The proposed ordinance is “a little more conservative than I would like,” Carrillo said, suggesting there should be more flexibility in land use rules for marijuana in his west county district.
If pot growers are restricted to agricultural zones, Logan said there would likely be pressure to buy up productive farmland for conversion to marijuana cultivation. Logan previously said that 70 percent of the local cannabis grows are less than 3,000 square feet, most of them located in residential zones.
Her 200-member group, about 60 percent of whom are pot growers from Sonoma, Mendocino, Napa and Marin counties, sponsored its second annual “Cultivating Community” event, nearly filling a large ballroom at the upscale hotel.
The crowd of about 300 was a bit smaller than it was a year ago but in a ritzier setting than the Sebastopol Grange, last year’s venue. Sponsors set up booths in the hotel courtyard and on a back lawn, where there also was “an outdoor 215 zone for medical patients,” organizers said, borrowing the number from Proposition 215, approved by voters in 1996, making California the first state to legalize medical marijuana.
The CBD Guild, which manufactures cannabis-infused sprays and oils, was a major sponsor of the conference, hosting a buffet lunch for the crowd. CBD’s founder, Dennis Franklin Hunter, showed video testimonials of his products’ efficacy, including one from Santa Rosa political consultant Herb Williams, who said he got relief from the pain of psoriatic arthritis without any fogging of his mind.
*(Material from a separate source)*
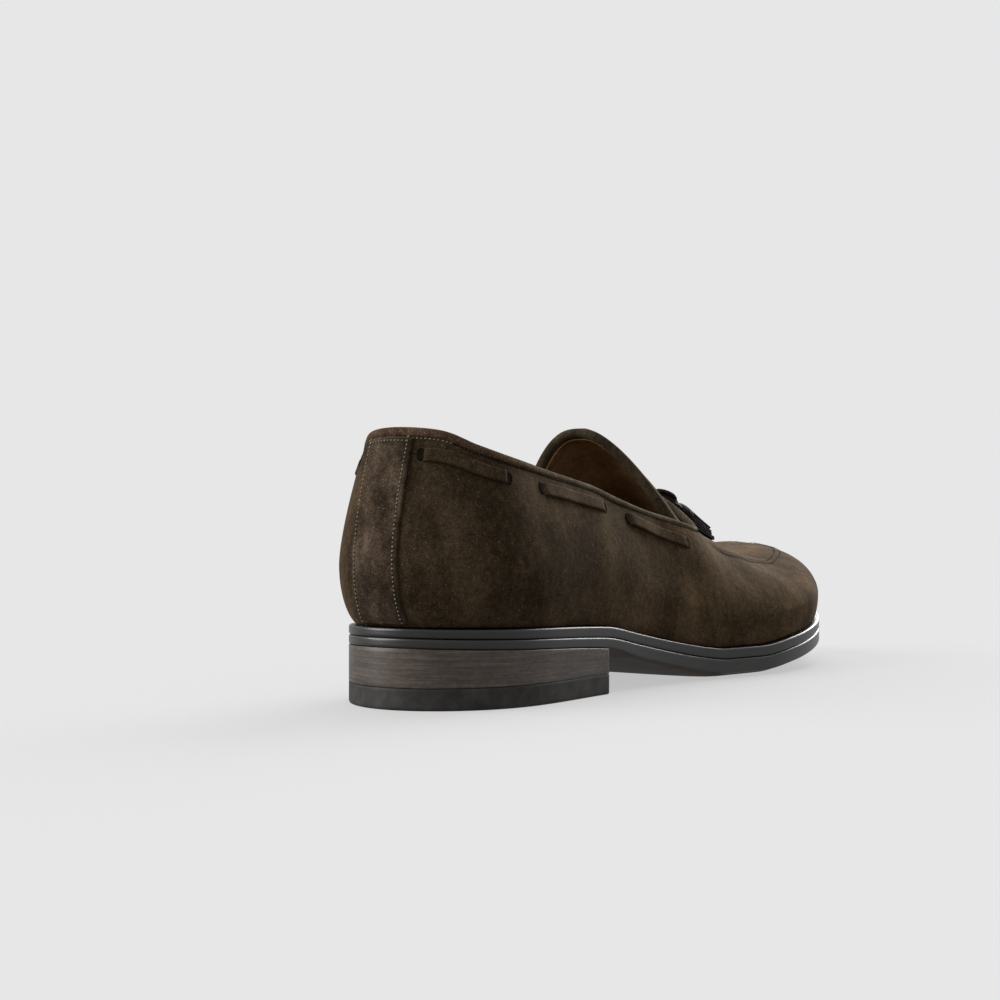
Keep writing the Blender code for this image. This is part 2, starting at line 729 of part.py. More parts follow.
def build_collar_binding(material):
    """Strip folded over the whole edge of the mouth, from the corner round the heel and over the throat."""
    outer = BINDING_GAP + BINDING_WALL
    inner = -UPPER_WALL - BINDING_GAP
    top = -GAP - BINDING_WALL
    outline = [
        (BINDING_LEG, outer), (0.0, outer), (top, BINDING_GAP * 0.5), (top, inner + BINDING_GAP * 0.5),
        (0.0, inner - BINDING_WALL), (BINDING_LEG, inner - BINDING_WALL),
        (BINDING_LEG, inner), (-GAP, inner), (-GAP, BINDING_GAP), (BINDING_LEG, BINDING_GAP),
    ]
    rings = [[head + down * a + out * b for a, b in outline] for head, _, down, out in mouth_frames()]
    return tube_solid("collar_binding", rings, material, closed=True)


def tongue_column(c, columns, rows):
    """One line of the tongue from under the vamp to its rim, on its outer and on its inner face."""
    side = "outer" if c >= 0 else "inner"
    share = abs(c) / columns
    v = TONGUE_LOW + (1 - TONGUE_LOW) * (1 - share)
    top_along = TONGUE_TOP + (TONGUE_SIDES[side] - TONGUE_TOP) * share**TONGUE_ROUNDING
    near, far = [], []
    bound = UPPER_WALL + BINDING_GAP + BINDING_WALL + TONGUE_CLEARANCE
    for r in range(rows + 1):
        free = max(0.0, 2 * r / rows - 1)
        depth = bound - TONGUE_FLARE[side] * math.sqrt(free * (1 - share))
        p = way_of(TONGUE_FRONT + (top_along - TONGUE_FRONT) * r / rows)
        near.append(skin(side, p, v, -depth))
        far.append(skin(side, p, v, -depth - TONGUE_WALL))
    return near, far


def build_tongue(tongue_material, binding_material):
    """Curved flap of the last's own form, under the throat edge and up to its rounded and bound rim."""
    columns, rows = 8, 9
    lines = [tongue_column(c, columns, rows) for c in range(-columns, columns + 1)]
    sheet_solid("tongue", [near for near, _ in lines], [far for _, far in lines], tongue_material)
    inner = TONGUE_WALL / 2 + BINDING_GAP
    outer = inner + BINDING_WALL
    top = -GAP - BINDING_WALL
    outline = [
        (BINDING_LEG, outer), (0.0, outer), (top, inner * 0.6), (top, -inner * 0.6), (0.0, -outer),
        (BINDING_LEG, -outer), (BINDING_LEG, -inner), (-GAP, -inner), (-GAP, inner), (BINDING_LEG, inner),
    ]
    heads = [(near[-1] + far[-1]) / 2 for near, far in lines]
    rings = []
    for k in range(1, len(lines) - 1):
        near, far = lines[k]
        side = "outer" if heads[k][0] > 0 else "inner"
        if heads[k][2] < topline_height(side, way_of(heads[k][1] / LENGTH)) + BINDING_LEG:
            continue
        down = (near[-2] + far[-2]) / 2 - heads[k]
        down /= np.linalg.norm(down)
        along = heads[k + 1] - heads[k - 1]
        out = np.cross(along, down)
        out /= np.linalg.norm(out)
        rings.append([heads[k] + down * a + out * b for a, b in outline])
    return tube_solid("tongue_binding", rings, binding_material)


def build_back_strip(material):
    """Strip over the back seam, from under the binding to the feather line."""
    half_way = {}
    for side, (_, line, _) in HALVES.items():
        half_way[side] = np.linalg.norm(np.diff(line, axis=0), axis=1).sum()
    rows, columns = 12, 4
    near, far = [], []
    top_v = mouth_point("outer", 0.0)[1]
    leg_v = v_at_height("outer", 0.0, topline_height("outer", 0.0) - BINDING_LEG - STRIP_CLEARANCE)
    for r in range(rows + 1):
        v = STRIP_FOOT + (leg_v - STRIP_FOOT) * r / rows
        flare = STRIP_NARROW + (1 - STRIP_NARROW) * (2 * abs(r / rows - STRIP_NARROWEST)) ** 2
        near_row, far_row = [], []
        for c in range(-columns, columns + 1):
            side = "outer" if c >= 0 else "inner"
            reach = STRIP_WIDTH / 2 * flare + (STRIP_SHIFT if side == "inner" else -STRIP_SHIFT)
            p = abs(c) / columns * reach / half_way[side]
            near_row.append(skin(side, p, min(v, top_v), OVERLAY_GAP))
            far_row.append(skin(side, p, min(v, top_v), OVERLAY_GAP + STRIP_WALL))
        near.append(near_row)
        far.append(far_row)
    return sheet_solid("back_strip", near, far, material)


def build_lace_bars(material):
    """Six flat lengths of the lace that lie on the quarters between its slots."""
    steps = 8
    for side in ("outer", "inner"):
        for number, (start, end, drop_start, drop_end) in enumerate(LACE_BARS, 1):
            rings = []
            for k in range(steps + 1):
                share = k / steps
                p = way_of(start) + (way_of(end) - way_of(start)) * share
                z = topline_height(side, p) - (drop_start + (drop_end - drop_start) * share)
                low = v_at_height(side, p, z - LACE_WIDTH / 2)
                high = v_at_height(side, p, z + LACE_WIDTH / 2)
                rings.append([
                    skin(side, p, low, OVERLAY_GAP), skin(side, p, high, OVERLAY_GAP),
                    skin(side, p, high, OVERLAY_GAP + LACE_THICK * LACE_SHOULDER),
                    skin(side, p, (low + high) / 2, OVERLAY_GAP + LACE_THICK),
                    skin(side, p, low, OVERLAY_GAP + LACE_THICK * LACE_SHOULDER),
                ])
            tube_solid(f"lace_bar_{side}_{number}", rings, material)


def build_apron_seam(tree, material):
    """Raised seam that runs from the throat's corners round the top of the toe."""
    line = [(row[0], row[1]) for row in APRON]
    route = [(a, across) for a, across in line] + [(APRON_FRONT, 0.0)]
    route += [(row[0], -row[2]) for row in APRON[::-1]]
    plan = []
    for a, across in route:
        y = a * LENGTH
        plan.append(np.array([crown_line_x(y) + across * BALL_WIDTH, y]))
    smooth = []
    steps = 4
    for i in range(len(plan) - 1):
        before, after = plan[max(i - 1, 0)], plan[min(i + 2, len(plan) - 1)]
        for k in range(steps):
            t = k / steps
            pull = (plan[i] * 2 + (plan[i + 1] - before) * t
                    + (2 * before - 5 * plan[i] + 4 * plan[i + 1] - after) * t**2
                    + (3 * plan[i] - before - 3 * plan[i + 1] + after) * t**3) / 2
            smooth.append(pull)
    smooth.append(plan[-1])
    found = [surface_at(tree, *point) for point in smooth]
    points = [hit for hit, _ in found]
    normals = [normal for _, normal in found]
    half = SEAM_WIDTH / 2
    low = OVERLAY_GAP
    shoulder = low + SEAM_HEIGHT * SHOULDER
    outline = [
        (-half, low), (half, low), (half * SHOULDER_OUT, shoulder), (0.0, low + SEAM_HEIGHT),
        (-half * SHOULDER_OUT, shoulder),
    ]
    frames = frames_along(points, normals)
    rings = [section_ring(point, frame, outline) for point, frame in zip(points, frames)]
    return tube_solid("apron_seam", rings, material)


def lift_from_vamp(tree, across, along, height):
    """A point a height over the vamp, from shares of the ball width and the length."""
    y = along * LENGTH
    hit, normal = surface_at(tree, crown_line_x(y) + across * BALL_WIDTH, y)
    return hit + normal * height, normal


def build_lace_front(tree, material):
    """The lace over the vamp in front of the throat, flat on the upper from slot to slot."""
    rings = []
    steps = 18
    for k in range(steps + 1):
        share = 2 * k / steps - 1
        end_across = LACE_FRONT_OUTER if share > 0 else LACE_FRONT_INNER
        along = KNOT_ALONG - (KNOT_ALONG - LACE_FRONT_ALONG) * abs(share) ** 1.5
        low, normal = lift_from_vamp(tree, end_across * abs(share), along, OVERLAY_GAP + GAP)
        forward = np.array([0.0, 1.0, 0.0])
        forward = forward - normal * np.dot(forward, normal)
        forward = forward / np.linalg.norm(forward) * LACE_WIDTH / 2
        up = normal * LACE_THICK
        shoulder = up * LACE_SHOULDER
        rings.append([low + forward, low + forward + shoulder, low + up, low - forward + shoulder, low - forward])
    return tube_solid("lace_front", rings, material)


def build_knot(tree, material):
    """The plain rounded form of the knot, on the lace over the ridge of the vamp."""
    low, normal = lift_from_vamp(tree, KNOT_ACROSS, KNOT_ALONG, OVERLAY_GAP + GAP + LACE_THICK)
    work = bmesh.new()
    bmesh.ops.create_uvsphere(work, u_segments=12, v_segments=8, radius=1)
    turn = Vector(normal).to_track_quat("Z", "Y").to_matrix()
    for vertex in work.verts:
        x, y, z = vertex.co
        vertex.co = turn @ Vector((x * KNOT_WIDE / 2, y * KNOT_LONG / 2, z * KNOT_TALL / 2))
        vertex.co += Vector(low + normal * (KNOT_TALL / 2 + GAP))
    faces = [[vertex.index for vertex in face.verts] for face in work.faces]
    points = [tuple(vertex.co) for vertex in work.verts]
    work.free()
    return add_object("knot", points, faces, material)


def build_tassel(tree, side, material):
    """A lace end, its rolled cap and a skirt of strips fused to one another, lying on the vamp."""
    tip_along, tip_across = TASSEL_TIPS[side]
    turn = 1 if side == "outer" else -1
    start_along, start_across = KNOT_ALONG + TASSEL_START_ALONG, KNOT_ACROSS + turn * TASSEL_START_ACROSS
    count = 17
    centres, normals = [], []
    for k in range(count):
        share = k / (count - 1)
        along = start_along + (tip_along - start_along) * share
        across = start_across + (tip_across - start_across) * share
        point, normal = lift_from_vamp(tree, across, along, 0.0)
        centres.append(point)
        normals.append(normal)
    frames = frames_along(centres, normals)
    rings = []
    for share, half_width, half_thick, groove in TASSEL:
        spot = share * (count - 1)
        i = min(int(spot), count - 2)
        t = spot - i
        centre = centres[i] * (1 - t) + centres[i + 1] * t
        along, across, up = frames[min(i + round(t), count - 1)]
        half_up = half_thick * TASSEL_THICK
        base = centre + up * (OVERLAY_GAP + half_up)
        ring = []
        for k in range(TASSEL_STRIPS * 2):
            angle = math.pi * k / TASSEL_STRIPS
            reach = 1.0 - (groove if k % 2 else 0.0)
            ragged = TASSEL_LENGTH * TASSEL_RAGGED * math.sin(k * 2.4) if share == 1.0 else 0.0
            ring.append(base + across * math.cos(angle) * half_width * TASSEL_WIDTH * reach
                        + up * math.sin(angle) * half_up * reach + along * ragged)
        rings.append(ring)
    tube_solid(f"tassel_{side}", rings, material)


def clear_scene():
    for obj in list(bpy.data.objects):
        bpy.data.objects.remove(obj, do_unlink=True)


clear_scene()
shoe = bpy.data.collections.new("tassel_loafer")
bpy.context.scene.collection.children.link(shoe)

suede = new_material("dark_brown_suede", (0.058, 0.043, 0.032), 0.95)
suede_dark = new_material("olive_brown_binding", (0.047, 0.038, 0.025), 0.9)
lining = new_material("tan_lining_leather", (0.36, 0.19, 0.08), 0.6)
welt_leather = new_material("black_edge_leather", (0.02, 0.02, 0.02), 0.35)
sole_leather = new_material("dark_sole_leather", (0.035, 0.033, 0.03), 0.4)
stack_leather = new_material("brown_stacked_leather", (0.13, 0.09, 0.065), 0.45)
rubber = new_material("black_heel_rubber", (0.045, 0.043, 0.04), 0.6)
lace_leather = new_material("dark_lace_leather", (0.03, 0.024, 0.02), 0.6)

build_outsole(sole_leather)
build_midsole(welt_leather)
build_heel(stack_leather, rubber)
build_insole(lining)
upper_tree = build_upper(suede)
build_collar_binding(suede_dark)
build_tongue(suede, suede_dark)
build_back_strip(suede)
build_apron_seam(upper_tree, suede)
build_lace_bars(suede)
build_lace_front(upper_tree, lace_leather)
build_knot(upper_tree, lace_leather)
for tassel_side in ("outer", "inner"):
    build_tassel(upper_tree, tassel_side, lace_leather)
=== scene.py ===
# Tassel loafer, the right shoe of a pair: its looks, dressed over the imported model.
# Metres, +Z up, +Y to the toe, +X to the outer side, origin on the ground under the middle of the heel.

import math

import bmesh
import bpy
import numpy as np
from mathutils import Matrix, Vector
from mathutils.bvhtree import BVHTree


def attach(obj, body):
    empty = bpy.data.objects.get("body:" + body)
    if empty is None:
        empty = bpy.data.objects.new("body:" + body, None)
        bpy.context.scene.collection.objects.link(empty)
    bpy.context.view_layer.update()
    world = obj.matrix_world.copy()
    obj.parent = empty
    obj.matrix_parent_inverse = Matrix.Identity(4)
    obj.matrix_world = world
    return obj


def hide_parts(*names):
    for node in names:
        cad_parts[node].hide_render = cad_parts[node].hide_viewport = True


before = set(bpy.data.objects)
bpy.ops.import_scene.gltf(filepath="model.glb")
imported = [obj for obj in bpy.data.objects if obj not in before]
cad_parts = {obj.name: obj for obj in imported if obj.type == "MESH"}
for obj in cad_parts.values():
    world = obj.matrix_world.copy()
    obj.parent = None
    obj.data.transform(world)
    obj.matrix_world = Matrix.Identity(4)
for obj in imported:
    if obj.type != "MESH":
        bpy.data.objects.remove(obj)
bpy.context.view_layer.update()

MM = 0.001


# The camera
# A long lens stands low behind the heel's outer side and looks level along the shoe, as the photograph does.
# Its height and distance follow from where the heel, the ball and the toe lie in the frame.
VIEW_TURN = math.radians(34.5)
VIEW_DISTANCE = 593 * MM
VIEW_SIDE = 37.8 * MM
VIEW_HEIGHT = 66.7 * MM
FOCAL_SHARE = 1.831
HORIZON_SHIFT = 0.004
HEEL_LENGTH = 82 * MM

camera_data = bpy.data.cameras.new("camera")
camera = bpy.data.objects.new("camera", camera_data)
bpy.context.scene.collection.objects.link(camera)
camera_x = VIEW_SIDE * math.cos(VIEW_TURN) + VIEW_DISTANCE * math.sin(VIEW_TURN)
camera_y = VIEW_SIDE * math.sin(VIEW_TURN) - VIEW_DISTANCE * math.cos(VIEW_TURN) - HEEL_LENGTH / 2
level = Matrix.Rotation(VIEW_TURN, 4, "Z") @ Matrix.Rotation(math.pi / 2, 4, "X")
camera.matrix_world = Matrix.Translation((camera_x, camera_y, VIEW_HEIGHT)) @ level
camera_data.sensor_width = 36
camera_data.lens = camera_data.sensor_width * FOCAL_SHARE
camera_data.shift_y = HORIZON_SHIFT
camera_data.clip_start = 0.01
bpy.context.scene.camera = camera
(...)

In an interview, Hunter said his Santa Rosa production facility, raided by authorities and shut down in June, will reopen in a week to 10 days.
Hunter, who was initially arrested and held on $5 million bail, was subsequently released without charges. He said authorities seized several hundred thousand dollars worth of inventory and equipment, which he is still trying to recover.
Asked if the raid was misguided, Hunter, a Santa Rosa resident, said that was a “tough question.”
“I don’t think they had all the information about the company, the compliances and transparency we had,” he said.
City planning officials said CBD’s zoning permit did not allow marijuana extraction.
Supervisor Gorin, who also addressed the conference, said Sonoma County will be challenged to deal with the regulation of medical marijuana and the prospect that voters will approve recreational use of pot in November.
In Boulder, Colorado, where recreational use was legalized statewide in 2012, there are 14 dispensaries on a single street, Gorin said, suggesting that was too much.
But she hailed the advent of marijuana going mainstream in Sonoma County.
“We produce premium cannabis,” Gorin said, adding that the county also has the opportunity to develop cannabis manufacturing and research facilities.
County Agricultural Commissioner Tony Linegar warned that cannabis regulation would include strict testing for mold, mildew and other impurities. Growing a clean crop is “not going to be as easy as some people think,” he said.
State officials said that registered pot farmers also will be subject to water use regulation and the jurisdiction of the Agriculture Labor Relations Board.
Fiona Ma, a state Board of Equalization member, predicted it will be five to six years before Congress allows banks to handle marijuana money, forcing the industry to continue on a cash-only basis. But a bill signed Thursday by the governor removes a 10 percent penalty for paying state sales taxes in cash, she said, prompting applause from the audience.
The proposed cannabis land use ordinance, along with a county staff report and an environmental assessment, will be presented by county officials at a public workshop from 5:30 p.m. to 7:30 p.m. Thursday at the Glaser Center, 547 Mendocino Ave., prior to a series of Sonoma County Planning Commission hearings starting Oct. 13.
The documents are posted online at sonomacounty.ca.gov/cannabis.